GIVEN REQUEST —
Write out all the data again, exactly as it stands.

------ INFORMATION SHOWN ------

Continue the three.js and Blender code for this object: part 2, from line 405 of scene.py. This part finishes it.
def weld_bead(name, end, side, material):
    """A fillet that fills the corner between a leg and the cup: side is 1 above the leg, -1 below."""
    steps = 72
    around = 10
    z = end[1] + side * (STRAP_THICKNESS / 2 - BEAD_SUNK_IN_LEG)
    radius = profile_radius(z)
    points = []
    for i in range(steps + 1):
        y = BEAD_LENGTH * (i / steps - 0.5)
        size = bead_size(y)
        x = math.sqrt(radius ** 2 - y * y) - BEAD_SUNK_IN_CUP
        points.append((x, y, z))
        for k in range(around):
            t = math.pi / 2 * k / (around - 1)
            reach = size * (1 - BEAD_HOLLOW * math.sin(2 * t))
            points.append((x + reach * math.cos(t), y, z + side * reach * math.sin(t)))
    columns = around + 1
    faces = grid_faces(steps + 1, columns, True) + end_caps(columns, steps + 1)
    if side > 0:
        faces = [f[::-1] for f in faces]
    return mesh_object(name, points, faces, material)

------

RESPONSE TO THIS TASK —
Continue the three.js and Blender code for this object: part 2, from line 405 of scene.py. This part finishes it.
def weld_bead(name, end, side, material):
    """A fillet that fills the corner between a leg and the cup: side is 1 above the leg, -1 below."""
    steps = 72
    around = 10
    z = end[1] + side * (STRAP_THICKNESS / 2 - BEAD_SUNK_IN_LEG)
    radius = profile_radius(z)
    points = []
    for i in range(steps + 1):
        y = BEAD_LENGTH * (i / steps - 0.5)
        size = bead_size(y)
        x = math.sqrt(radius ** 2 - y * y) - BEAD_SUNK_IN_CUP
        points.append((x, y, z))
        for k in range(around):
            t = math.pi / 2 * k / (around - 1)
            reach = size * (1 - BEAD_HOLLOW * math.sin(2 * t))
            points.append((x + reach * math.cos(t), y, z + side * reach * math.sin(t)))
    columns = around + 1
    faces = grid_faces(steps + 1, columns, True) + end_caps(columns, steps + 1)
    if side > 0:
        faces = [f[::-1] for f in faces]
    return mesh_object(name, points, faces, material)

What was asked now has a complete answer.